Ce recueil d'observations du milieu gay et de la vie qu'on y menait a bien sûr une valeur de document historique aujourd'hui, mais présente un intérêt littéraire indépendant des époques. D'abord parce que
Renaud Camus écrit bien, ce qui veut dire qu'il ne cherche pas à ajouter des grâces et des élégances, des enjolivures à sa prose, mais au contraire, qu'il la purifie de tout ce qui pourrait l'encombrer : aucune concession à la langue et au style du temps, et esthétique de la sobriété.

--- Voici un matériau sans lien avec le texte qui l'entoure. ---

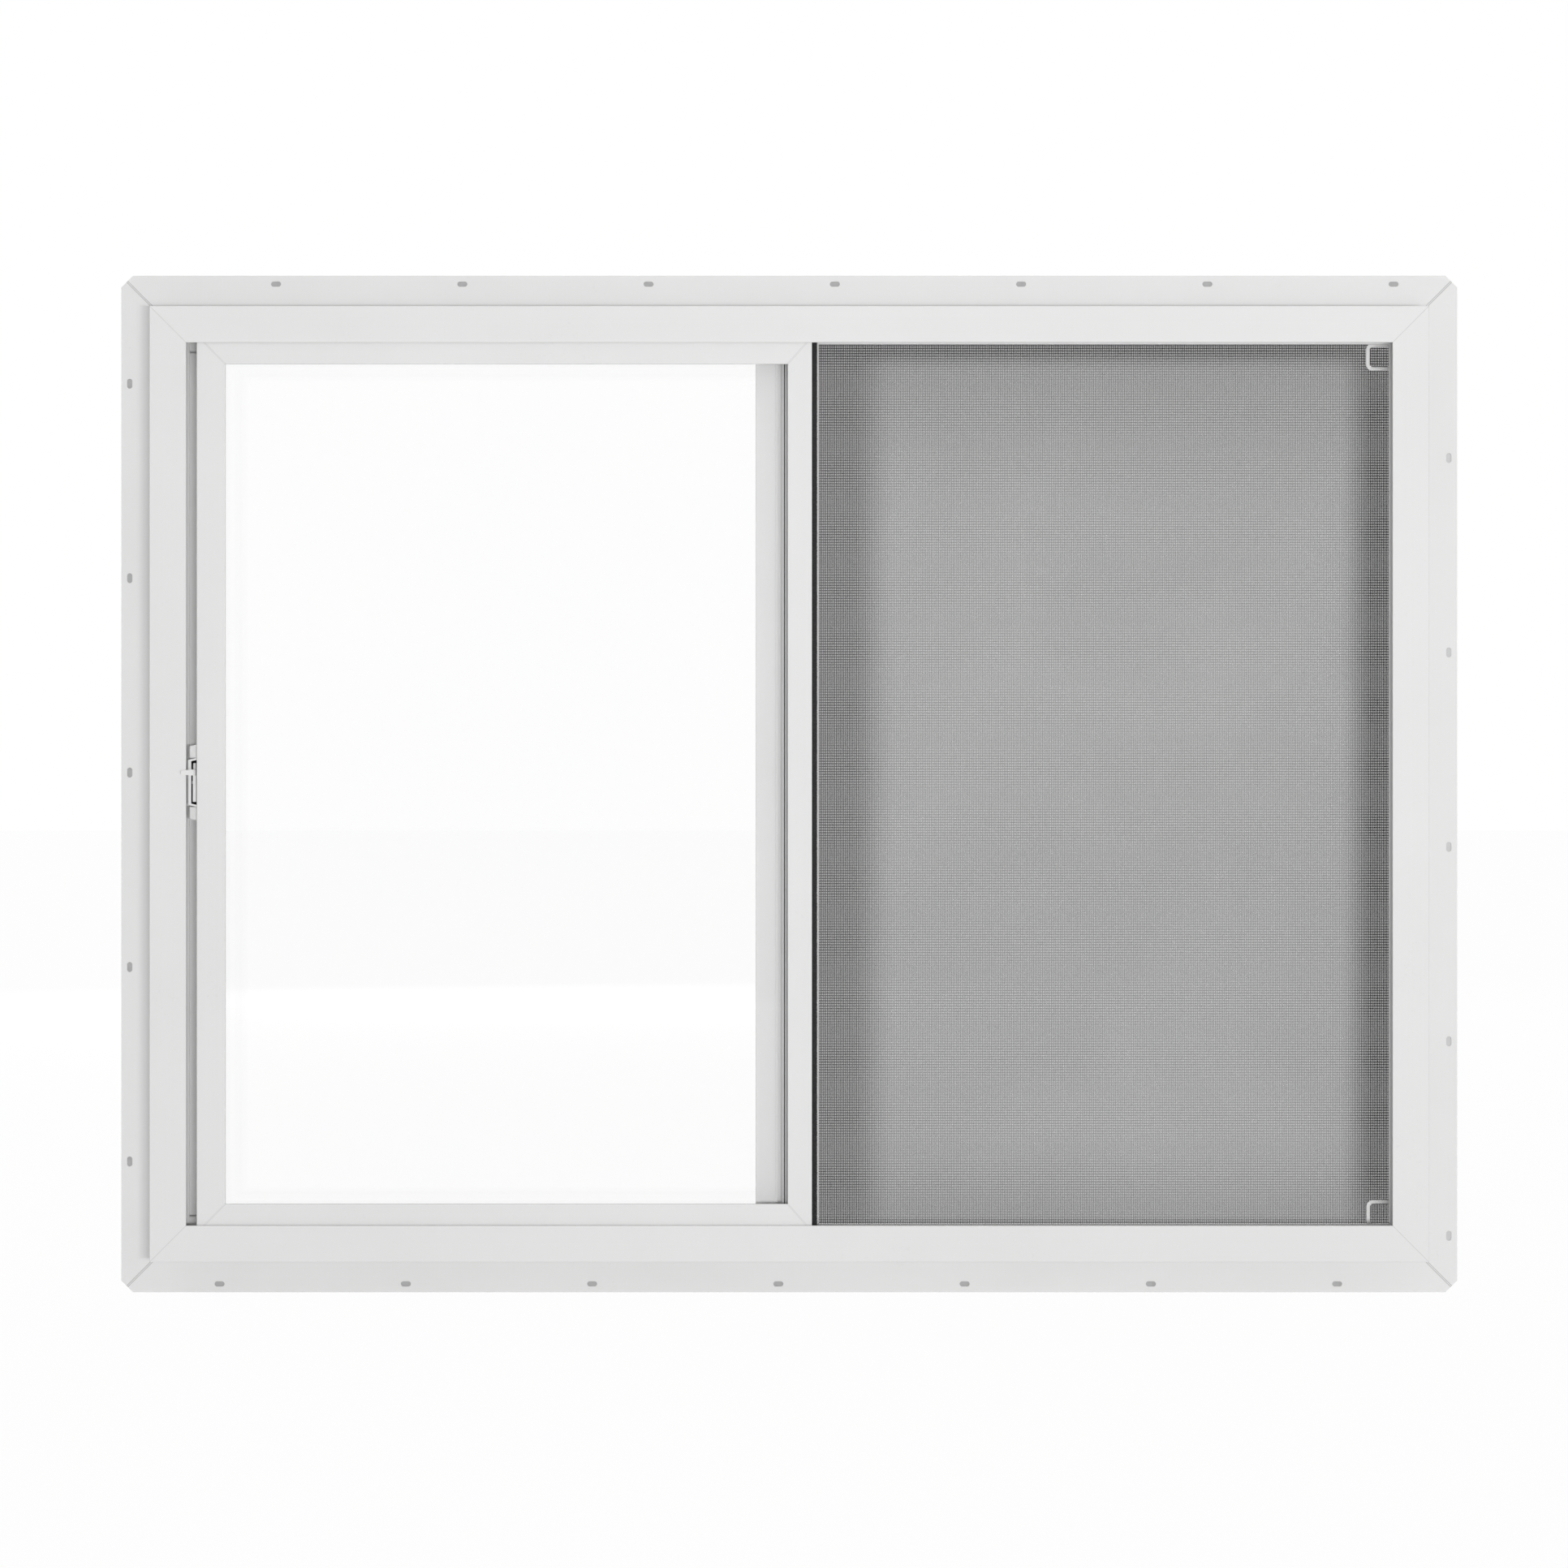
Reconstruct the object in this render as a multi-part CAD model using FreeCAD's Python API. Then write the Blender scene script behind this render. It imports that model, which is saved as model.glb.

L'autre intérêt de ce livre, c'est qu'il est le seul, ou l'un des rares dans la littérature consacrée à l'homosexualité masculine, à se refuser au tragique et au pathos : ou le tragique et le pathos intrinsèques (l'homosexuel est malheureux parce qu'il est homosexuel, même et justement quand il le revendique haut et fort, trop haut, trop fort pour qu'il n'y ait pas quelque problème) ; ou le tragique et le pathos, dirais-je, extrinsèques : les livres de
Renaud Camus, contemporains de l'épidémie de sida, n'en portent presque pas la trace, au sens lyrique et tragique du terme en tous cas. Nul n'est plus étranger à la lamentation et au tragique que lui. L'acuité de l'observation sociale, linguistique, humaine, implique une certaine distance par rapport à soi qui inhibe toute expression un peu lyrique de soi. C'est bien reposant, quand on sort de Guibert, Chéreau et autres.